I'm a graduate of an MSTP and now a senior EM resident. My residency does have a strong research program (at least as EM goes). In the interest of full disclosure, although I am going into academics I no longer plan on research being a major component of my career (completely a personal decision, no reflection on my MSTP or residency program).
I agree with Q that there are some challenges to being a physician-scientist in EM that aren't encountered in many other specialties. However, it is possible with work and I think there are some positives that MD/PhDs should consider as well.
Although basic research is rare in EM, I think there are terrific opportunities for translational research. The major areas of interest currently are in critical care and resuscitation, but the relative paucity of established investigators makes carving out a unique niche easier.
Clinical research is the larger area of EM research currently. EM is huge on clinical decision rules and there are several well-established groups running multiple large clinical trials. Note, however, that this kind of research is not what the typical MD/PhD has much experience in.

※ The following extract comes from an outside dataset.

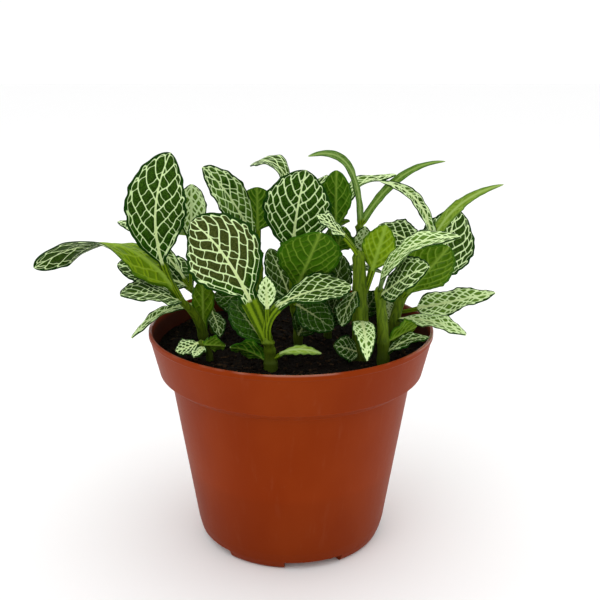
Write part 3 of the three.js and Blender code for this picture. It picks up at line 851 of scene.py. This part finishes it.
def make_stem(name, node, stem, bases, material, rng):
    """A stem from its root end to its bud, thicker where leaves start."""
    shares = np.linspace(0, 1, 40)
    line = stem_curve(stem).at(shares)
    top = line[-1]
    foot = np.array([[*stem.root, z] for z in (SOIL_TOP - ROOT_DEPTH, SOIL_TOP - 6)])
    bud = [top + np.array([0, 0, stem.radius * rise]) for rise in BUD[:, 0]]
    line = np.concatenate([foot, line, bud])
    radii = [[stem.radius] * 2, stem.radius * (1 - 0.25 * shares ** 2), stem.radius * BUD[:, 1]]
    radii = np.concatenate(radii)
    for base in bases:
        near = np.exp(-((line[:, 2] - base[2]) / JOINT_LENGTH) ** 2)
        radii = radii + JOINT_SWELL * near * (line[:, 2] <= top[2])
    angles = np.arange(0, 360, 18)
    around = np.array([compass(angle) for angle in angles])
    ribs = 1 + 0.05 * np.cos(np.radians(4 * (angles + rng.uniform(0, 90))))
    points = [place + (radius * ribs)[:, None] * around for place, radius in zip(line, radii)]
    points = np.concatenate(points)
    tall = np.clip((points[:, 2] - SOIL_TOP) / 30, 0, 1)
    values = {"growth": np.stack([tall, tall, tall], 1)}
    faces = ring_faces(len(line), len(angles))
    make_piece(name, points, faces, node, material, values=values)


def blade_width(along, peak):
    """Narrow at the base, widest a little past the peak and round at the tip, from 0 to 1."""
    along = np.clip(along, 0, 1) ** (math.log(0.5) / math.log(peak))
    return np.sin(np.pi * along) ** (0.95 - 0.35 * along)


def leaf_line(leaf):
    """A leaf's middle line from the stem to its tip, and the way that its face looks."""
    base = leaf_base(STEMS[leaf.stem], leaf.at)
    tip = np.array(leaf.tip, float)
    run = tip - base
    side = unit(np.cross(run, compass(*leaf.face)))
    up = unit(np.cross(side, run))
    control = base + run * leaf.crest + up * 2 * leaf.arch + side * 2 * leaf.bow
    return Curve(base, control, tip), up


def leaf_outline(leaf, inside, distance, seed):
    """Half the leaf's width along it: first its stalk, then its ruffled blade."""
    stalk = leaf.neck * (0.6 + 0.4 * np.clip(distance / leaf.stalk, 0, 1))
    tip = TIP_WIDTH * np.sqrt(np.clip((1 - inside) * 12, 0, 1))
    narrow = np.where(inside < 0.5, stalk, tip)
    ruffle = 1.0
    for count, height, shift in RUFFLES:
        ruffle = ruffle + height * np.sin(TURN * count * inside + shift * seed)
    half = np.maximum(leaf.width * blade_width(inside, leaf.peak) * ruffle, narrow) / 2
    half[-1] = 0.12
    return half


def leaf_sides(leaf, look, inside, half, blade, seed):
    """How high the upper and the lower side lie over the middle line, row by row."""
    q = ACROSS[None, :]
    wide = half[:, None]
    swell = 2 * half / leaf.width
    wave = leaf.wave * swell * np.sin(TURN * WAVES * inside)
    frill = 0.3 * swell * np.sin(TURN * FRILLS * inside + 3 * seed)
    bend = leaf.fold * wide * np.abs(q) ** 1.3
    bend = bend + wave[:, None] * q * q
    bend = bend + frill[:, None] * q ** 4 * np.sign(q)

    grown = np.clip(inside * 5, 0, 1)
    depth = STALK_DEPTH + (look.blade / MM - STALK_DEPTH) * grown
    depth = np.minimum(depth, 4 * half)[:, None]
    grown = grown[:, None]
    round_edge = np.sqrt(np.clip(1 - q * q, 0, 1))
    flat_edge = np.clip((1 - np.abs(q)) * 5, 0, 1) ** 0.5
    form = (1 - grown) * round_edge + grown * flat_edge

    row, across, wide = np.broadcast_arrays(inside[:, None], q, wide)
    near, _, _ = vein_distance(row, across, wide, blade, leaf.width / 2, seed, leaf.cream)
    soft = np.clip((near + 0.1) / 1.1, 0, 1)
    left = 1 - inside[:, None]
    y = np.abs(q) * wide
    pillow = soft * soft * (3 - 2 * soft) * grown * form * np.clip(2 * left, 0, 1)
    pillow = look.quilting / MM * pillow
    groove = 0.22 * np.exp(-((y / 0.8) ** 2)) * grown * left
    rib = (0.6 * left + 0.15) * np.exp(-((y / (0.9 - 0.4 * row)) ** 2)) * grown
    upper = bend + form * depth / 2 + pillow - groove
    lower = bend - form * depth / 2 - rib * form + 0.6 * pillow
    return upper, lower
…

It is certainly recognized that there is not enough high-quality research going in EM, and there are efforts to change this. Within the last few years the NIH established the Office of Emergency Care Research to help coordinate research in EM (one disadvantage that I hadn't mentioned was funding, as EM research often doesn't fit well into one of the NIH institutes). In addition, there are EM programs with research fellowships (my program has one, for example).
The flexibility of shift work in EM has its advantages too, since as you get funded it's fairly easy to buy down your number of shifts. The established investigators at my program have 50% or less of their time being clinical. On the other side of the coin, EM of course involves nights and weekends and unless yo are very senior you will be expected to do your share.
There does anecdotally seem to be more interest in EM among MD/PhDs, although I'm not sure this is separate from the general increasing interest in EM. Prior to 2010, my MSTP had only had one student match in EM in their 20+ year history, and now matches one about every other year.